Il n’y avait rien, absolument rien qui nous séparait d’un show télé à grand déploiement des années 70, hier soir, au Club Soda pour la rentrée montréalaise des Hay Babies. L’album Boîte aux lettres était tout juste sorti, en 2020, puis la pandémie jetait le couperet sur ce qui aurait pu être une tournée fabuleuse pour le trio néo-brunswickois. Heureusement que ce n’était que partie remise. Tout ça pour dire: on l’attendait depuis longtemps la soirée d’hier avec elles.
Quand j’entre au Club Soda, je me sens à la maison et c’est probablement parce que Les Hay Babies m’ont accompagnée chez moi durant toute la pandémie. Plongée de manière intense et sérieuse dans leur album pandémique et l’histoire de Jackie, j’ai ensuite renoué comme jamais avec La 4e dimension (version longue) paru en 2016 et puis avec leur premier album, Mon Homesick Heart (2014). Étrangement, toutes les fois où le cœur faisait défaut, pendant les mois de solitude de confinement, un pansement étanche se trouvait dans les paroles d’une de leur chanson. Après tout ça, le bien-être de septembre en leur compagnie est donc réel: on reçoit sur scène toutes les lettres qu’on aurait voulu s’écrire.
Vivianne Roy, Julie Aubé et Katrine Noël lancent leur soirée avec Californie et Fontaine à vœux. Habillées comme des reines et placées dans leur décor de type «probablement complexe à déplacer», elles incarnent toute la fougue entendue sur disque depuis la parution de leur troisième album.
Le spectacle, comme l’album des Hay Babies, contient un maximum de phrases savoureuses telles que «moi j’veux juste un homme que j’peux compter dessus». Avec simplicité et vérité, elles posent les vraies questions: est-ce que je peux compter sur toi?

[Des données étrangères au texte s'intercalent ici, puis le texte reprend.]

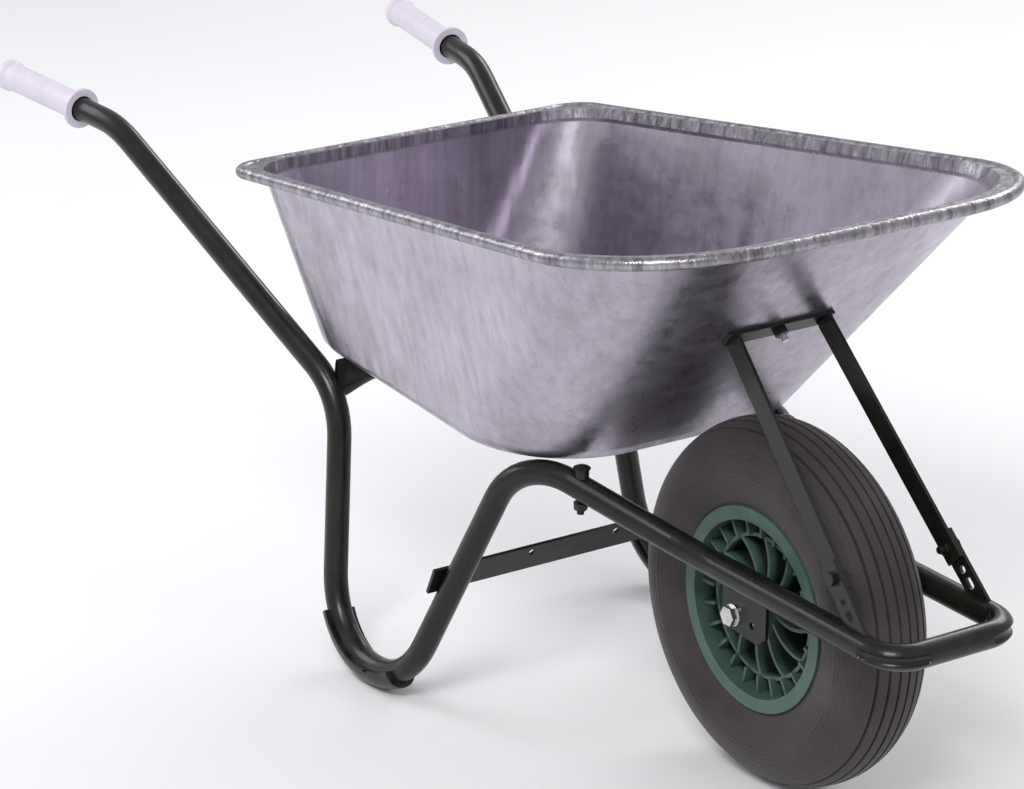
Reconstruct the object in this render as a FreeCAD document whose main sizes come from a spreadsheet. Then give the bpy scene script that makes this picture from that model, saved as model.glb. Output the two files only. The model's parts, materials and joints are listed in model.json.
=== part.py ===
"""Single-wheel builder's wheelbarrow: bent-tube frame, pressed steel tray and a pneumatic wheel.

Frame of reference: +X points forwards to the wheel, +Y to the left-hand handle, +Z up.
The origin is on the ground under the middle of the whole barrow. Millimetres throughout.
"""
import FreeCAD, Part
import math
import os
import Sketcher
from FreeCAD import Placement, Rotation, Vector

SIZES = {
    # wheel
    "axle_ahead": 440.34,           # axle in front of the origin
    "tyre_radius": 200.0,
    "tyre_width": 108.0,
    "tyre_wall": 5.0,
    "tread_thickness": 9.0,
    "tread_groove_width": 3.0,
    "tread_groove_depth": 3.0,
    "tread_groove_pitch": 12.0,
    "bead_width": 9.0,
    "tube_wall": 1.5,               # rubber wall of the inner tube
    "tube_gap": 0.5,                # inner tube to the tyre's crown and the rim bed
    "bead_seat_radius": 101.0,
    "flange_radius": 112.0,
    "rim_width": 80.0,
    "flange_width": 4.0,
    "rim_wall": 4.0,
    "ring_radius": 80.0,
    "ring_wall": 4.0,
    "web_width": 56.0,
    "rib_width": 66.0,
    "rib_thickness": 3.5,
    "spoke_thickness": 4.0,
    "spoke_bow": 9.0,
    "hub_radius": 21.0,
    "hub_length": 84.0,
    "bush_radius": 12.0,
    "bush_flange_radius": 17.0,
    "bush_flange_thickness": 2.0,
    "bush_length": 24.0,
    "axle_radius": 6.0,
    "running_gap": 0.05,            # axle in its bushes
    "side_gap": 0.4,                # bush flange to spacer
    "bolt_gap": 0.5,                # bolt in a plain hole, per side
    "spacer_wall": 2.5,
    "valve_radius": 4.0,
    "valve_length": 16.0,
    "valve_cap_radius": 5.0,
    "valve_cap_length": 9.0,
    "valve_cap_wall": 1.5,
    # frame tube: where its straight runs would meet, and how it bends there
    "tube_radius": 14.0,
    "tube_thickness": 1.8,
    "handle_end_reach": 1160.0,     # behind the axle
    "handle_end_height": 565.5,
    "handle_end_half_spacing": 282.5,
    "handle_bend_reach": 947.0,
    "handle_bend_height": 546.0,
    "handle_bend_half_spacing": 255.5,
    "handle_bend_radius": 110.0,
    "rear_bend_reach": 572.0,
    "rear_bend_height": 304.0,
    "rear_bend_half_spacing": 187.0,
    "rear_bend_radius": 100.0,
    "foot_rear_reach": 539.0,
    "foot_front_reach": 386.0,
    "foot_half_spacing": 222.0,
    "foot_rear_sink": 7.9,          # the run under the bends rises towards the front
    "foot_front_lift": 6.1,
    "foot_bend_radius": 94.0,
    "apex_reach": 243.0,
    "apex_height": 330.0,
    "apex_half_spacing": 170.0,
    "apex_bend_radius": 75.0,
    "front_bend_reach": 46.0,
    "front_bend_height": 255.0,
    "front_bend_radius": 120.0,
    "side_half_spacing": 80.0,
    "bumper_reach": 271.0,          # in front of the axle
    "bumper_height": 243.0,
    "bumper_bend_radius": 34.0,
    "crease_radius": 7.0,
    "crease_offset": 2.5,
    # frame fittings
    "shoe_thickness": 6.0,
    "shoe_rear_angle": 62.0,
    "shoe_front_angle": 24.0,
    "member_radius": 16.0,
    "member_back": 12.0,            # rear cross member behind the rear bend
    "member_height": 326.0,
    "member_end_height": 48.0,
    "member_end_thickness": 9.0,
    "member_end_length": 46.0,      # over which the ends are pressed flat
    "member_inset": 3.0,            # short of the side tube's centreline
    "member_wall": 2.0,
    "brace_width": 34.0,
    "brace_thickness": 4.0,
    "brace_height": 153.0,
    "brace_overhang": 6.0,          # past the outside of each leg
    "brace_hole_radius": 4.5,
    "brace_hole_drop": 9.0,
    "brace_hole_half_spacing": 58.0,
    "brace_hole_offset": 30.0,      # the pair sits towards the right-hand leg
    "bracket_thickness": 4.0,
    "bracket_rear": 20.0,           # behind the axle
    "bracket_front": 53.0,          # in front of the axle
    "bracket_lap": 6.0,             # above the tube's centreline
    "bracket_drop": 15.0,           # below the axle at its rear edge
    "bracket_nose_drop": 22.0,
    "bracket_nose_width": 14.0,
    "bracket_hole_forward": 30.0,
    "bracket_hole_drop": 3.0,
    "bracket_hole_radius": 4.0,
    "stay_width": 24.0,
    "stay_thickness": 4.0,
    "stay_top_half_spacing": 64.0,
    "stay_foot_back": 56.0,         # behind the bumper
    "stay_rise": 174.6,             # crossbar above the lowest part of the floor
    "tab_width": 24.0,
    "tab_length": 74.0,
    "tab_lap": 32.0,
    "tab_hole_radius": 4.25,
    "tab_hole_rise": 31.0,
    "tab_slot_rise": 15.0,
    "tab_sink": 12.0,               # coped into the side tube
    "tab_slot_length": 14.0,
    "crossbar_width": 20.0,
    "crossbar_thickness": 4.0,
    "crossbar_overhang": 3.0,       # past the outside of each stay
    # tray: virtual corners, from which the rounding is cut
    "sheet_thickness": 1.2,
    "bead_radius": 7.0,
    "rim_rear_reach": 706.7,
    "rim_rear_half_width": 242.0,
    "rim_rear_depth": 198.4,        # bead centre above the floor
    "rim_front_ahead": 118.0,
    "rim_front_half_width": 298.6,
    "rim_front_depth": 326.5,
    "rim_front_bow": 4.0,
    "rim_rear_corner": 34.0,
    "rim_front_corner": 164.0,
    "lip_width": 10.0,              # wall top to bead centre at the sides and rear
    "lip_front_width": 23.7,
    "wall_front_corner": 160.0,
    "wall_rear_corner": 70.0,
    "lip_rise": 4.6,                # lip above the bead's centre
    "lip_inset": 4.4,               # lip edge inside the bead's centre
    "floor_rear_reach": 703.0,
    "floor_rear_half_width": 175.0,
    "floor_front_reach": 176.0,
    "floor_front_half_width": 210.0,
    "floor_corner": 130.0,
    "floor_edge_radius": 16.0,
    # grips
    "grip_length": 152.0,
    "grip_radius": 16.5,
    "grip_flange_radius": 24.0,
    "grip_flange_thickness": 5.0,
    "grip_end_radius": 19.0,
    "grip_end_length": 14.0,
    "grip_end_dome": 3.0,
    "grip_end_wall": 5.0,
    "grip_mouth_gap": 1.6,
    "grip_mouth_depth": 12.0,
    # fasteners
    "small_bolt_radius": 4.0,
    "small_head_width": 13.0,
    "small_head_height": 5.3,
    "small_nut_height": 6.5,
    "small_washer_radius": 8.0,
    "small_washer_thickness": 1.6,
    "dome_radius": 9.5,
    "dome_height": 4.0,
    "dome_edge": 1.0,
    "wall_bolt_seat": 0.03,         # front bolt's head to the curved front wall
    "floor_bolt_back": 173.0,       # front floor bolts behind the axle
    "floor_bolt_half_spacing": 95.0,
    "floor_spacer": 7.0,            # between the side tubes and the tray floor
    "axle_head_width": 19.0,
    "axle_head_height": 7.5,
    "axle_nut_height": 10.0,
    "axle_washer_radius": 12.0,
    "axle_washer_thickness": 2.5,
    "bolt_tail": 5.0,
}

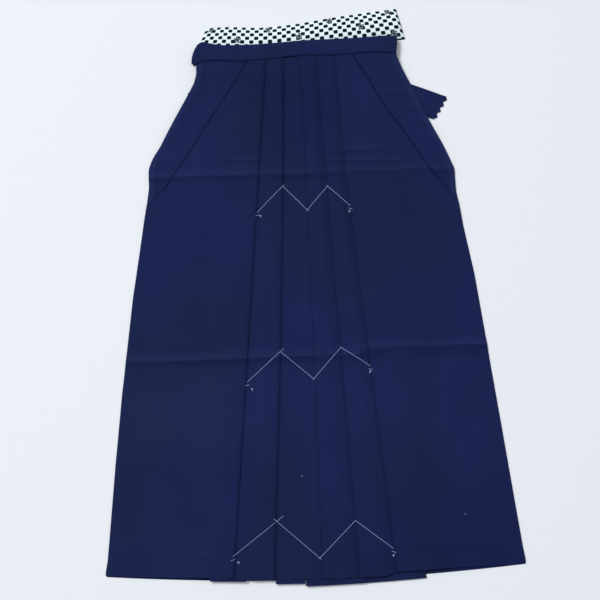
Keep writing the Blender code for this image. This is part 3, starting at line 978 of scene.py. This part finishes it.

Les filles nous expliquent l’histoire de Jacqueline, à la base du concept général de l’album de 2020. «À Moncton, tout le monde sait qu’on aime ce qui est vintage et on nous a invitées dans une vieille maison pour trouver du attic stuff», raconte Vivianne. Et c’est là qu’elles ont découvert un sac à pain rempli de lettres et de cartes postales de la fameuse Jackie, déménagée à Montréal, écrivant à sa mère au Nouveau-Brunswick dans les années 60-70. «Des fois, il y a quatre gars dans la même lettre… du juicy stuff! Jacqueline découvre le yogourt, aussi», ajoute-t-elle.
Elles font défiler toutes les chansons qu’on aime le plus, tous albums confondus. Avec Motel 1755, les filles nous racontent leur rencontre avec Katrine, à 16 ans. Elle vivait dans un hôtel, mais tout était correct parce qu’elle vivait «à côté de la beach».
Le positionnement des trois micros côte à côte embrasse l’aspect rétro, magnifié par les éclairages flamboyants d’Arnaud Belley Ferris et la mise en scène rigoureuse de Navet Confit. «Ça fait des années qu’on rêve d’avoir un show qui se tient deboute», disent les filles, satisfaites.
Il n’y a honnêtement que des hits dans ce show. 2 sandwiches, Des fois j’me demande, Same Old. Un rappel doux avec La poule aux œufs d’or. Le rock rétro et les réflexions poétiques douces s’entremêlent en beauté avec Pierre-Guy Blanchard (percussions et claviers) et Anne Frances Meyer (flûte traversière).
Le féminisme se dresse au cœur de leurs propos de manière tantôt poétique, tantôt rentre-dedans. On est tellement plongés dans une vibe de «femme forte avant son temps» qu’on a l’impression que France Castel va débarquer dans le show à tout moment. Simplement avec Still pareil, tirée de La 4e dimension où l’on parle d’un chum toujours parti, mais surtout, du fait de ne pas vouloir d’enfants. «Si tu joues avec moi, tu joues avec le feu», lancé avec les trois voix d’un même souffle de mise en garde, la désinvolture dans «y’est almost minuit, j’suis-tu la femme de ta vie?» et l’indépendance de «la vie continue pour les vieilles filles». Tout est là. Longue vie à Jackie!